Gaining Experience: After landing first role, plan to stay 1.5-2 years minimum building solid foundation before seeking advancement. Job hopping too early in HR career can raise red flags.

Common Mistakes Freshers Make (And How to Avoid Them)

Mistake 1: Generic Applications: Sending identical resumes and cover letters to every job without customization.
Solution: Customize each application highlighting skills and experiences most relevant to that specific role.

Mistake 2: Underselling Transferable Skills: Thinking “I have no HR experience so I have nothing to offer.”
Solution: Recognize that communication, organization, problem-solving, and people skills from ANY context transfer to HR.

Mistake 3: Neglecting Online Presence: Having incomplete or unprofessional LinkedIn profile, or no presence at all.
Solution: Build professional LinkedIn presence—recruiters actively search LinkedIn for candidates.

Mistake 4: Focusing Only on Salary: Choosing first job purely based on highest salary without considering learning opportunities.
Solution: Prioritize learning, mentorship, and brand name for first role. Long-term career trajectory matters more than ₹2,000 monthly difference at entry-level.

Mistake 5: Giving Up Too Early: Applying to 10-15 jobs, facing rejections, and concluding “HR isn’t for me.”
Solution: Job searching requires persistence. Expect to apply to 50-100+ positions and face multiple rejections before landing role.

Mistake 6: Not Preparing for Interviews: Showing up without researching company or preparing answers.
Solution: Invest 2-3 hours before each interview researching and preparing. Preparation dramatically improves success rates.

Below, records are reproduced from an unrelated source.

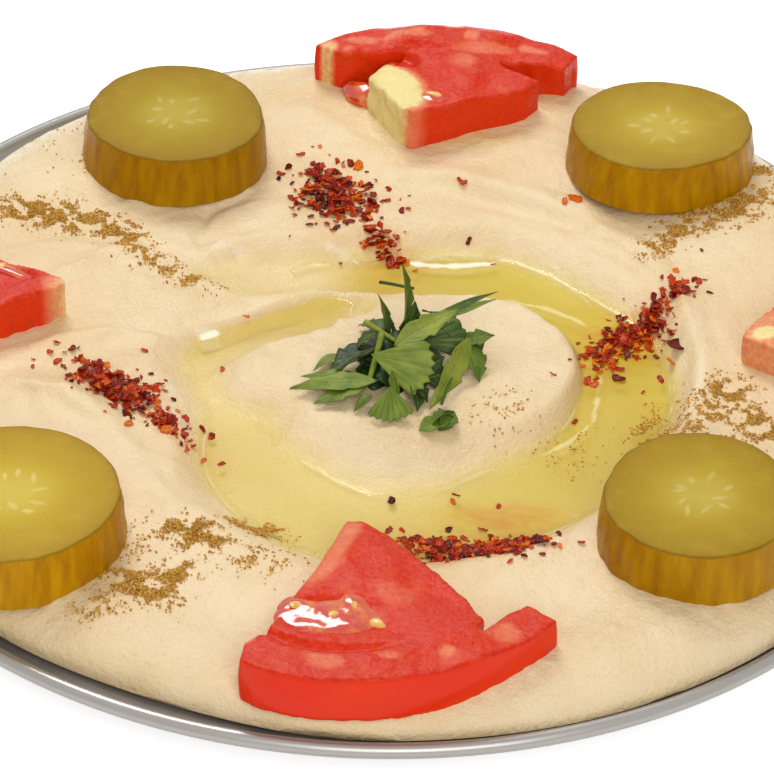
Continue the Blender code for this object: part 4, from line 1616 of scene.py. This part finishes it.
@dataclass(frozen=True)
class Leaf:
    """One leaflet, from its foot to its tip, in mm."""

    foot: Place
    tip: Place
    width: float
    roll: float
    kind: LeafKind = LeafKind.BLADE
    tone: float = 0.6
    teeth: int = 3
    arch: float = 0.12
    fold: float = 0.25
    fullness: float = 1.08
    apart: float = 0.01
    thickness: float = 0.14
    along: int = 22
    across: int = 14

    def profile(self, u: Array, v: Array) -> tuple[Array, Array]:
        """Works out the leaf's outline.

        Args:
            u: 0 at the foot to 1 at the tip.
            v: -1 at one edge to 1 at the other.

        Returns:
            How far along and how far across each place is, as shares of length and half width.
        """
        saw = (u * self.teeth) % 1
        if self.kind is LeafKind.BLADE:
            swell = np.sin(np.pi * np.clip(u, 0, 1) ** 0.85) ** 1.05 * 1.08
            notch = 1 - 0.34 * saw * smoothstep((u - 0.2) / 0.2) * smoothstep((1 - u) / 0.12)
            return u, v * (swell * notch + 0.05 * (1 - u))
        jag = np.abs(((v + 1) * (self.teeth + 0.5)) % 1 - 0.5) * 2
        reach = (1 - 0.10 * np.abs(v) ** 1.5) * (1 - 0.07 * jag * smoothstep((u - 0.5) / 0.5))
        return u * reach * np.cos(v * 0.55), u * reach * v * (1.1 - 0.1 * u)

    def build(self, name: str) -> Part:
        """Makes the leaf's mesh, called name, with each vertex's vein and tone."""
        bm = bmesh.new()
        bmesh.ops.create_grid(bm, x_segments=self.along, y_segments=self.across, size=0.5)
        bmesh.ops.solidify(bm, geom=bm.faces[:], thickness=self.apart)
        mesh = mesh_from(bm, name)
        grid = corners_of(mesh)
        u, v = np.clip(grid[:, 0] + 0.5, 0, 1), np.clip(grid[:, 1] * 2, -1, 1)
        foot, tip = Vector(self.foot), Vector(self.tip)
        length = (tip - foot).length
        onward = (tip - foot).normalized()
        side = onward.cross(Vector((0, 0, 1))).normalized()
        side = Matrix.Rotation(math.radians(self.roll), 3, onward) @ side
        normal = side.cross(onward)
        along, across = self.profile(u, v)
        across = across * self.fullness
        seed = int(abs(self.foot[0] * 31 + self.tip[1] * 17)) + 3
        ripple = waves(u * length, v * self.width, 8, seed) * 0.16
        lift = self.arch * length * 4 * u * (1 - u) * 0.5 + self.fold * np.abs(across) * self.width / 2
        is_under = grid[:, 2] < -0.4 * self.apart
        lift = lift + ripple * np.minimum(1, u * 3) + np.where(is_under, -self.thickness, 0.0)
        steps = ((onward, along * length), (side, across * self.width / 2), (normal, lift))
        parts = [np.array(axis)[None] * value[:, None] for axis, value in steps]
        put_places(mesh, np.array(foot)[None] + sum(parts))
        middle = np.exp(-(v / 0.07) ** 2)
        ribs = np.exp(-(((u * 5 - np.abs(v) * 1.6) % 1 - 0.5) / 0.1) ** 2) * 0.6
        if self.kind is LeafKind.FAN:
            between = (v + 1) * (self.teeth + 0.5) % 1 - 0.5
            ribs = np.exp(-(between / 0.12) ** 2) * smoothstep(u * 2) * 0.7
        vein = np.maximum(middle, ribs * smoothstep(u * 4))
        tone = np.clip(self.tone + waves(u * length, v * self.width, 7, seed + 1) * 0.12, 0, 1)
        return mesh, {"vein": vein, "tone": tone}


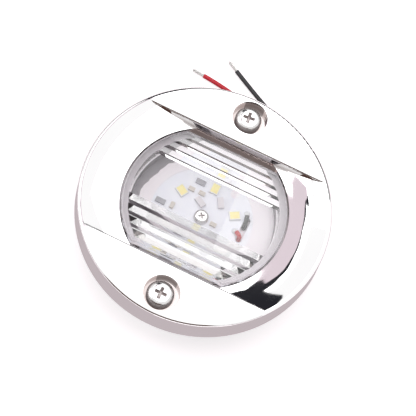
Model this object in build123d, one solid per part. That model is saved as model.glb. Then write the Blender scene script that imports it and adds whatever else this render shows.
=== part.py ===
from build123d import *
import math
import os

# A round, flush-mounting navigation light for a boat: a cast stainless bezel with a
# dished light channel, and a sealed LED module held behind it.
# The light lies face up. +Z is the way it shines, +X runs along the light channel,
# +Y points to the upper mounting screw. The origin is under the middle of the housing,
# on the plane the housing's rear face stands on. Units are millimetres.

# ---- driving dimensions ----
BEZEL_D = 76.0          # outside diameter of the bezel at its rear edge
BEZEL_H = 9.5           # bezel, rear edge to face
BEZEL_DRAFT = 0.5       # how much the side of the bezel leans in
EDGE_R = 1.0            # rounding of the bezel's outer edge
CHANNEL_HALF = 21.8     # half the width of the light channel
CHANNEL_EDGE_R = 0.8    # rounding along the channel's two straight edges
DISH_R = 36.3           # radius where the dished floor meets the face
DISH_MID_R = 31.0
DISH_MID_DROP = 2.4     # floor below the face at the middle radius
DISH_LIP = 5.9          # the dished floor's inner edge, above the bezel's rear plane
CHANNEL_FLOOR = 3.1     # flat floor beside the lens, above the bezel's rear plane
LENS_R = 24.9           # lens side wall, round part
LENS_FLAT = 20.0        # lens side wall, half the distance between its flats
LENS_WALL = 2.4
LENS_FLAT_WALL = 0.7    # thinner along the two flats
LENS_TOP = 6.5          # lens top above the bezel's rear plane
LENS_PLATE = 1.8        # thickness of the lens top
LENS_CORNER = 1.5
LENS_GAP = 0.3          # lens wall to the edge of the opening
UPPER_RIBS = (9.1, 12.0, 14.7, 17.2, 19.3)      # edges of the ribs, from the middle outwards
LOWER_RIBS = (5.9, 9.1, 12.4, 15.7, 19.0)
RIB_OUTER_ANGLE = 51.0  # slope of a rib's side away from the middle, then of its other side
UPPER_INNER_ANGLE = 47.0
LOWER_INNER_ANGLE = 52.0
MODULE_R = 27.4         # flange of the lens
MODULE_FLAT = 25.9
FLANGE_T = 1.2
BOND_T = 0.3            # adhesive between the lens flange and the housing
SEAL_T = 0.8
SEAT = 2.2              # seat for the seal above the bezel's rear plane
HOUSING_R = 25.4
HOUSING_WALL = 3.2
HOUSING_DEPTH = 12.0    # housing behind the mounting face
HOUSING_FLOOR = 1.8
GASKET_T = 1.5
MOUNT_SPACING = 61.6    # between the two mounting screws
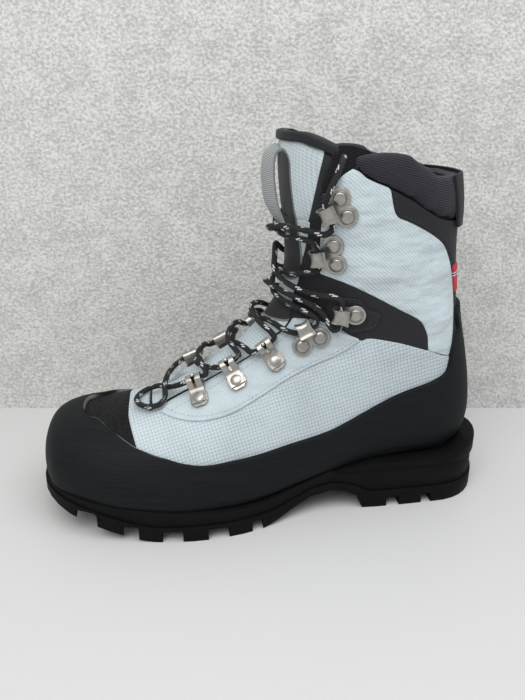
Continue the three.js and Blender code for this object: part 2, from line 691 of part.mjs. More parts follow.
// The point and outward direction of the upper's face at a drawn (x, z) on one side.
function seatAt(x, z, side) {
  const ray = new THREE.Ray(
    new THREE.Vector3(x * KX, side * HALF_SPAN, z * KZ), new THREE.Vector3(0, -side, 0),
  );
  const corners = (i, j) => [[i, j], [i, j + 1], [i + 1, j + 1], [i + 1, j]].map(
    ([a, b]) => grid[a][b % around],
  );
  for (let i = 0; i < grid.length - 1; i++) {
    for (let j = 0; j < around; j++) {
      const [a, b, c, d] = corners(i, j);
      const point = new THREE.Vector3();
      const found = ray.intersectTriangle(a, b, c, true, point)
        || ray.intersectTriangle(a, c, d, true, point);
      if (!found) continue;
      const normal = new THREE.Vector3();
      [[i, j], [i, j + 1], [i + 1, j + 1], [i + 1, j]].forEach(([row, column]) => {
        const corner = grid[row][column % around];
        const weight = 1 / (corner.distanceToSquared(point) + 1);
        normal.addScaledVector(normals[row][column % around], weight);
      });
      return { point, normal: normal.normalize() };
    }
  }
  throw new Error(`no surface at ${x}, ${z}`);
}

// A frame on the upper: X along the surface towards a drawn direction, Z out of it.
function frameAt([x, z], [dx, dz], side, lift) {
  const { point, normal } = seatAt(x, z, side);
  const toward = new THREE.Vector3(dx, 0, dz);
  toward.addScaledVector(normal, -toward.dot(normal)).normalize();
  const sideways = normal.clone().cross(toward);
  return new THREE.Matrix4()
    .makeBasis(toward, sideways, normal)
    .setPosition(point.addScaledVector(normal, lift));
}

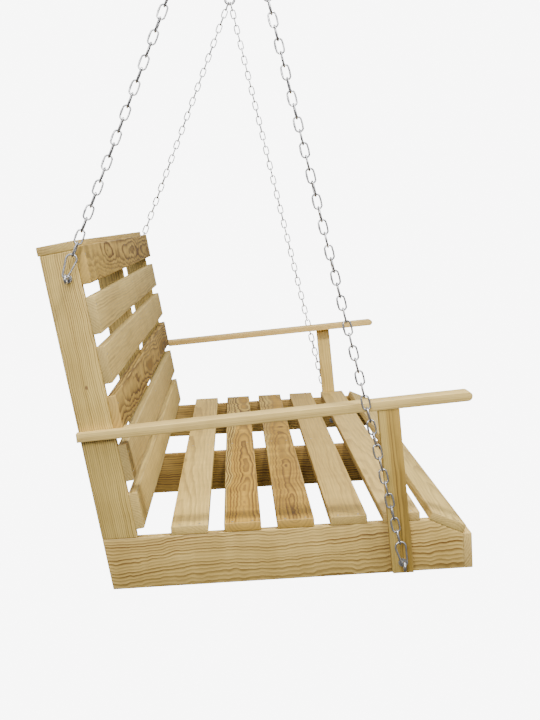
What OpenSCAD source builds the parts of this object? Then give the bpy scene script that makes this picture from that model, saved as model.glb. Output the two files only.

Breaking into HR as a fresher is absolutely achievable with the right approach. Focus on building foundational knowledge through courses and reading, gaining any HR-related experience through internships or volunteering, crafting a strong resume highlighting transferable skills, networking actively with HR professionals, applying strategically to appropriate entry-level roles, preparing thoroughly for each interview, and staying persistent through rejections.

Your first HR job may not be glamorous—you’ll likely handle administrative tasks, coordinate logistics, and learn the basics. But that foundation is invaluable. Within 2-3 years of focused learning and performance, you’ll have opportunities to specialize, take on strategic work, and build the HR career you envision. Every senior CHRO started with their first entry-level role. Your journey begins with that first step.